Begin Data shown
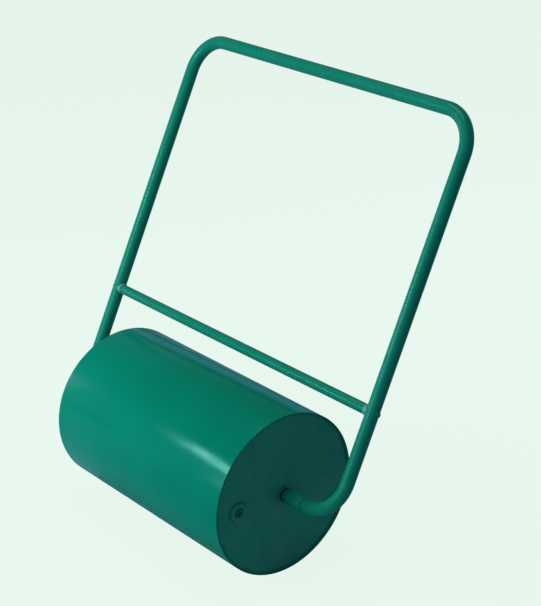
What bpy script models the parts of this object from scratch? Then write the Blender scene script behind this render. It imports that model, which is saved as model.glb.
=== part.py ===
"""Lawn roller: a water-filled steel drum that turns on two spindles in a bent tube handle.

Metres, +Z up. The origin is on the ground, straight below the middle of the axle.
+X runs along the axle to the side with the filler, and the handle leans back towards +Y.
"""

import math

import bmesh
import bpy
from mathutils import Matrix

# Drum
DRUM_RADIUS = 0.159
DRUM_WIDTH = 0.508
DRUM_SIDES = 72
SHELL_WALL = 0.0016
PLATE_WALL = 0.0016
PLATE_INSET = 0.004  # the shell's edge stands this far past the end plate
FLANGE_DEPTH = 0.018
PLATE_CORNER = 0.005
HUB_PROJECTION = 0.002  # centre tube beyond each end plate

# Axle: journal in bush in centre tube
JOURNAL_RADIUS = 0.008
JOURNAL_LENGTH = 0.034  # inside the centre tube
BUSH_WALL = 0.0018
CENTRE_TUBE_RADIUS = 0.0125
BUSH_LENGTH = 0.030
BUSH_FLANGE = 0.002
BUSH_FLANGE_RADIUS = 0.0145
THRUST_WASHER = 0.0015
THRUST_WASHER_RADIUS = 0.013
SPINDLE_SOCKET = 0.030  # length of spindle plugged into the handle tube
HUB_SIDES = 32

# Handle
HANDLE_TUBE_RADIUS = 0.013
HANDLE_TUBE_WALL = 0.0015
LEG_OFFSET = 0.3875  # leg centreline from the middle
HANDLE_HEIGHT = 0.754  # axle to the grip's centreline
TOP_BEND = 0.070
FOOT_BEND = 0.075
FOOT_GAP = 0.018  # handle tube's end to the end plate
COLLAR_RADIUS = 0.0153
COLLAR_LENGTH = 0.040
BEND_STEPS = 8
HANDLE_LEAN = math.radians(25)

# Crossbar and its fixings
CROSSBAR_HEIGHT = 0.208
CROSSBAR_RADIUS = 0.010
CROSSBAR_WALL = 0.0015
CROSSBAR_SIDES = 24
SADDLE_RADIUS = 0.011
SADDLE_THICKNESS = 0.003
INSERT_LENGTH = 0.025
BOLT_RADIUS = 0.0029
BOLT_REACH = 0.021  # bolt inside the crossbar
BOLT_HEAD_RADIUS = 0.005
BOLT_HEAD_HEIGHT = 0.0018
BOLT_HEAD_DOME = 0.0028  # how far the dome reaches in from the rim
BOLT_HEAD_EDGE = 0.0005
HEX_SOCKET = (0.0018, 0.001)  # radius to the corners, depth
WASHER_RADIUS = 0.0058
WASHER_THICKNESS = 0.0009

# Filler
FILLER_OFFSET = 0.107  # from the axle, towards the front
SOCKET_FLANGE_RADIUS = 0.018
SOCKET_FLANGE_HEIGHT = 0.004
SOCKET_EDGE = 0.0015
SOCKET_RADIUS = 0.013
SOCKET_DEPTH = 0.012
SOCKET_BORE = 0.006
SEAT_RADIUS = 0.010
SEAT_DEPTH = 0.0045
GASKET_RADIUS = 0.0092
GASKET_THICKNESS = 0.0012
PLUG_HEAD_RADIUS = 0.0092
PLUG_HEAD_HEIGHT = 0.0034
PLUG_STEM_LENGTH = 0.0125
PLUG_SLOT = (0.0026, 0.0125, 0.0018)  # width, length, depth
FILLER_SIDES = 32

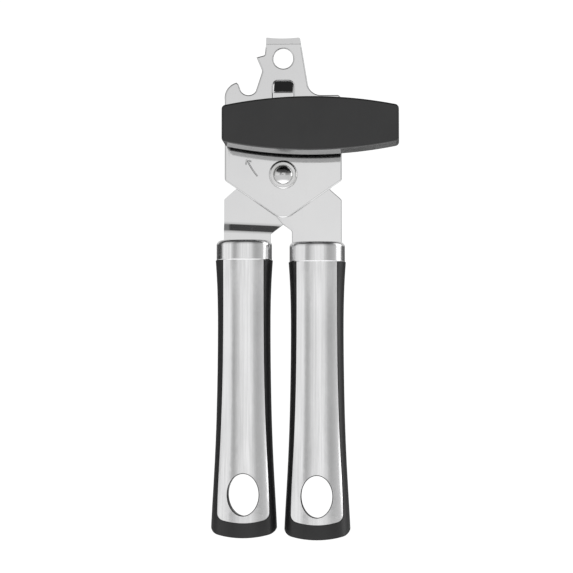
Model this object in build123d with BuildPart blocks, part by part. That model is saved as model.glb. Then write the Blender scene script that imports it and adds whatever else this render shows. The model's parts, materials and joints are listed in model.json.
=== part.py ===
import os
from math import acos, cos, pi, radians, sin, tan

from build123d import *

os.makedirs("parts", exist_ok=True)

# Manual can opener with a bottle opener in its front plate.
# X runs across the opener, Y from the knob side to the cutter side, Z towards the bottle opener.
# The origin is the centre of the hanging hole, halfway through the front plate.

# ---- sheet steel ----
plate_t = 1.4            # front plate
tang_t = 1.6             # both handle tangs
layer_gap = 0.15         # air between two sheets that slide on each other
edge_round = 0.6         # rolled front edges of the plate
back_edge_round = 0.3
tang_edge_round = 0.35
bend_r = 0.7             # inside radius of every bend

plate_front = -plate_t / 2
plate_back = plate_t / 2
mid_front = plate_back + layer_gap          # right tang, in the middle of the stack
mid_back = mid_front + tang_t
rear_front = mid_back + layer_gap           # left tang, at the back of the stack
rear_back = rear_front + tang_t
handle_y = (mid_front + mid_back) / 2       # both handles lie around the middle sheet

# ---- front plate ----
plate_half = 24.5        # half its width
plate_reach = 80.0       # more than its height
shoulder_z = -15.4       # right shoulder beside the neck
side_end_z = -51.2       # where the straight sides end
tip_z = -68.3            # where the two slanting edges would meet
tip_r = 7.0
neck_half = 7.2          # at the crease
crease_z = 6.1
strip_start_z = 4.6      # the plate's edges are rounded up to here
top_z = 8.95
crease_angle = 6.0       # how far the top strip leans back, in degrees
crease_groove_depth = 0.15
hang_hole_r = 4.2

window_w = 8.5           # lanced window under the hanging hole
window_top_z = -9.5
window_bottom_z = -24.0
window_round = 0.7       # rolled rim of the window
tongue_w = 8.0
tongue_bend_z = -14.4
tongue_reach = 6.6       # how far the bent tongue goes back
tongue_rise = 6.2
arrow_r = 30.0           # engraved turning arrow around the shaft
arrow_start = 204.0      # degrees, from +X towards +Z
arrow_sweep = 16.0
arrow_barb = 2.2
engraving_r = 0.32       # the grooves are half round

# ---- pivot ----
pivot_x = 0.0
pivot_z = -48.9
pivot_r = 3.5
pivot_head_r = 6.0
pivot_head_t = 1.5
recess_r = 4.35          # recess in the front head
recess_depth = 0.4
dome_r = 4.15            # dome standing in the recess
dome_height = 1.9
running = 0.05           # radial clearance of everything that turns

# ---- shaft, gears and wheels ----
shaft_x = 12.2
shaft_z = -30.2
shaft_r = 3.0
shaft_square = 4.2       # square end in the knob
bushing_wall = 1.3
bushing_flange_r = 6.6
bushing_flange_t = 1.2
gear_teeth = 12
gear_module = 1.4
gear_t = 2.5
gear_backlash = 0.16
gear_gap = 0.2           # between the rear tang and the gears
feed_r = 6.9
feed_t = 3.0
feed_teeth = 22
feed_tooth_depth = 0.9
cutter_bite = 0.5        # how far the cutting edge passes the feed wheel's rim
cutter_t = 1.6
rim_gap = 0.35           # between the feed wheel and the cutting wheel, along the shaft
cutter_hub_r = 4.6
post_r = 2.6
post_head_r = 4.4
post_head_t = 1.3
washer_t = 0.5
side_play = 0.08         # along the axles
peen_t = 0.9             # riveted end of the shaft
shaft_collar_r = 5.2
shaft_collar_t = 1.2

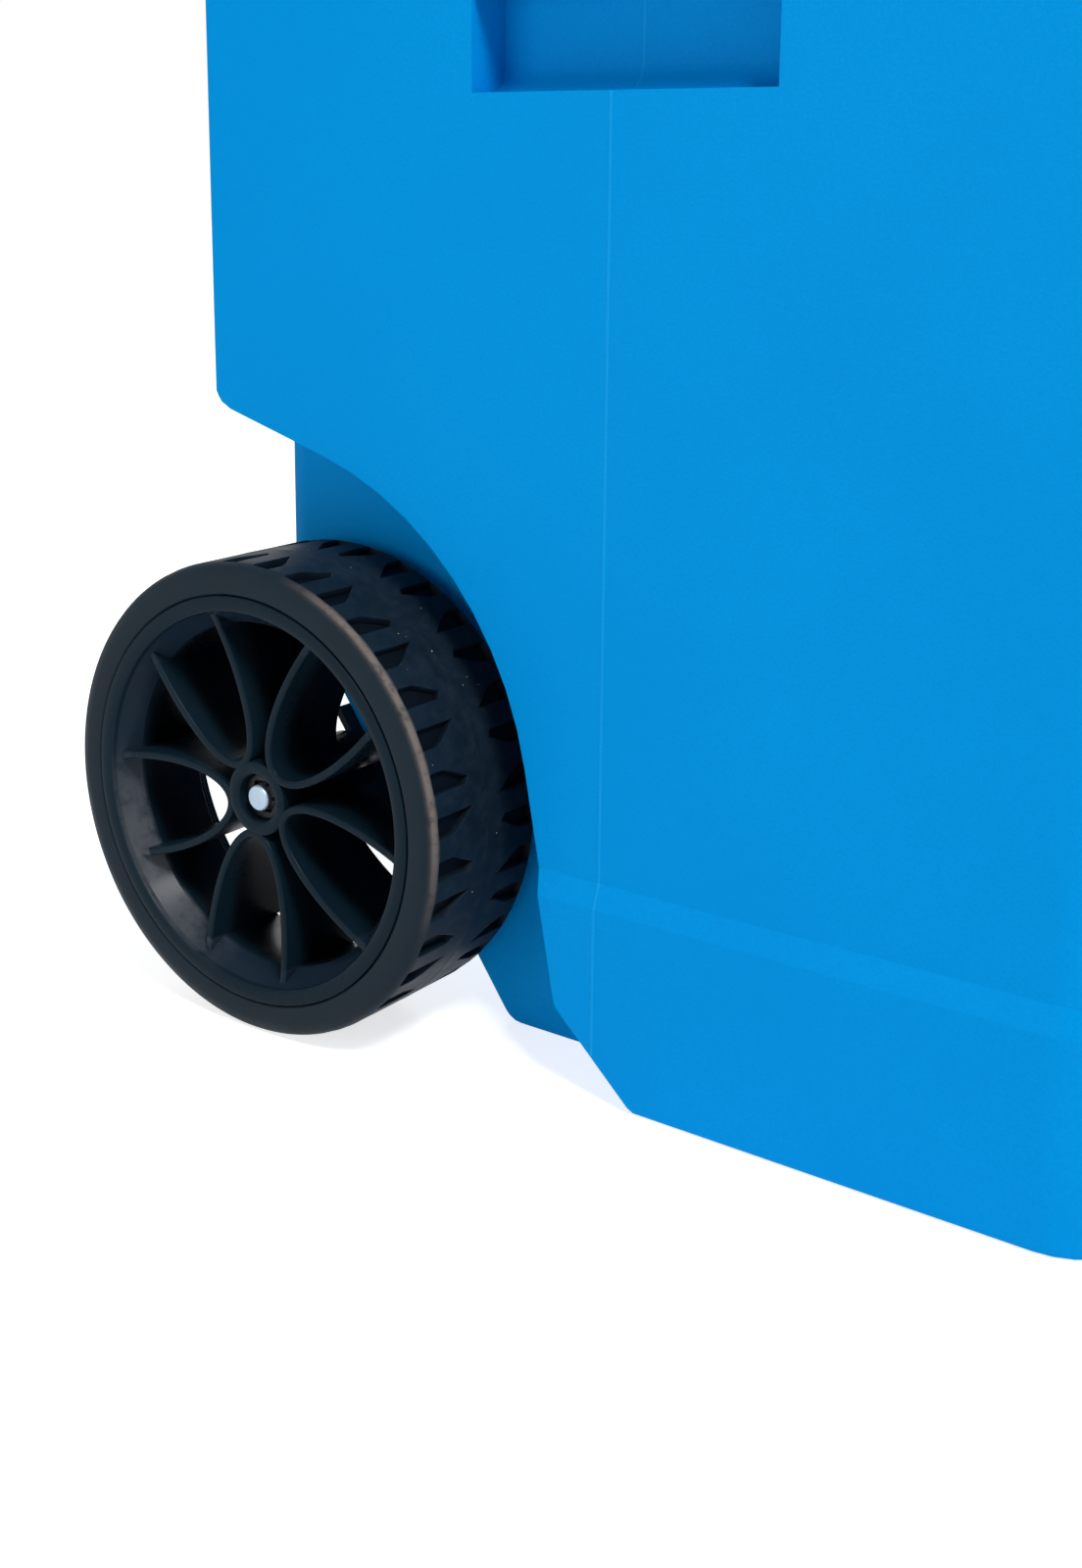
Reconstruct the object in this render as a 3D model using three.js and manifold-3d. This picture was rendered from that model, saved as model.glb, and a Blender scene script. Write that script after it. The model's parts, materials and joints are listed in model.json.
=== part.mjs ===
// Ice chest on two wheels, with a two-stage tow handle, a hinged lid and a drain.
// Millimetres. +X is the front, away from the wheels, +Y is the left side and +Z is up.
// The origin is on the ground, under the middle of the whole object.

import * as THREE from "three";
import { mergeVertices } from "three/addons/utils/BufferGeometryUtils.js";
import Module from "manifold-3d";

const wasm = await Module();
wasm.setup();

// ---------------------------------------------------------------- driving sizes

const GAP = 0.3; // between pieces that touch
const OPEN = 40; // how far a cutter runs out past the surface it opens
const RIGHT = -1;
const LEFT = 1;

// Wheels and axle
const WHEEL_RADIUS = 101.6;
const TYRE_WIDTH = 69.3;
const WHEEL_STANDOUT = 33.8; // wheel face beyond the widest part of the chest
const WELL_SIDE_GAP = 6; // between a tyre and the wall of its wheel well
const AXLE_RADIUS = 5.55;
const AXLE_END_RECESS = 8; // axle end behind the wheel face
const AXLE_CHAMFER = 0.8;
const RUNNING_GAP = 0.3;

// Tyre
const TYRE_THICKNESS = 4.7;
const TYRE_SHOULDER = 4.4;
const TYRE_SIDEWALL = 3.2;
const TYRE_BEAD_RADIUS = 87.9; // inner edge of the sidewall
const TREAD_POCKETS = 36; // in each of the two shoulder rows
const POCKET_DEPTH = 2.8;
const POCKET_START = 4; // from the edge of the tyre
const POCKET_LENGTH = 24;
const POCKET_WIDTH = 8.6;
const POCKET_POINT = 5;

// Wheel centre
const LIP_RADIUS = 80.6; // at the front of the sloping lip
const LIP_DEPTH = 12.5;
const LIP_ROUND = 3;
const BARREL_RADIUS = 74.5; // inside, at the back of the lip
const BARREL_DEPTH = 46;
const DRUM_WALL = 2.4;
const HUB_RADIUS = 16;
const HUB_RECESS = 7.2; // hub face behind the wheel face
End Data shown
- Your objective: Write out the records exactly, starting at the first line and stopping after the line that contains "HANDLE_LEAN = math.radians(25)".

- Complete response:
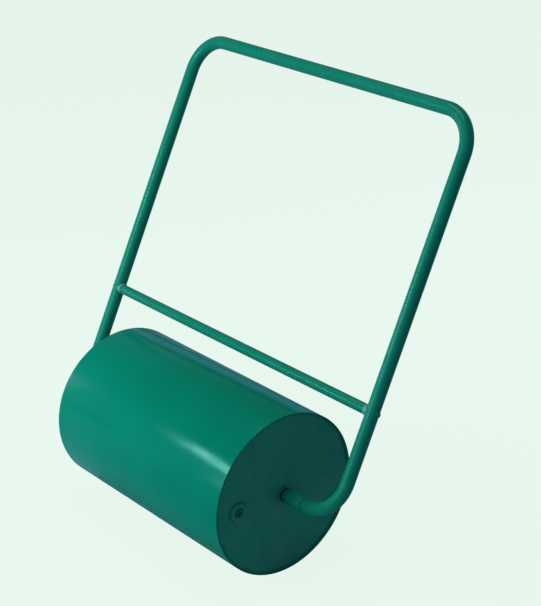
What bpy script models the parts of this object from scratch? Then write the Blender scene script behind this render. It imports that model, which is saved as model.glb.
=== part.py ===
"""Lawn roller: a water-filled steel drum that turns on two spindles in a bent tube handle.

Metres, +Z up. The origin is on the ground, straight below the middle of the axle.
+X runs along the axle to the side with the filler, and the handle leans back towards +Y.
"""

import math

import bmesh
import bpy
from mathutils import Matrix

# Drum
DRUM_RADIUS = 0.159
DRUM_WIDTH = 0.508
DRUM_SIDES = 72
SHELL_WALL = 0.0016
PLATE_WALL = 0.0016
PLATE_INSET = 0.004  # the shell's edge stands this far past the end plate
FLANGE_DEPTH = 0.018
PLATE_CORNER = 0.005
HUB_PROJECTION = 0.002  # centre tube beyond each end plate

# Axle: journal in bush in centre tube
JOURNAL_RADIUS = 0.008
JOURNAL_LENGTH = 0.034  # inside the centre tube
BUSH_WALL = 0.0018
CENTRE_TUBE_RADIUS = 0.0125
BUSH_LENGTH = 0.030
BUSH_FLANGE = 0.002
BUSH_FLANGE_RADIUS = 0.0145
THRUST_WASHER = 0.0015
THRUST_WASHER_RADIUS = 0.013
SPINDLE_SOCKET = 0.030  # length of spindle plugged into the handle tube
HUB_SIDES = 32

# Handle
HANDLE_TUBE_RADIUS = 0.013
HANDLE_TUBE_WALL = 0.0015
LEG_OFFSET = 0.3875  # leg centreline from the middle
HANDLE_HEIGHT = 0.754  # axle to the grip's centreline
TOP_BEND = 0.070
FOOT_BEND = 0.075
FOOT_GAP = 0.018  # handle tube's end to the end plate
COLLAR_RADIUS = 0.0153
COLLAR_LENGTH = 0.040
BEND_STEPS = 8
HANDLE_LEAN = math.radians(25)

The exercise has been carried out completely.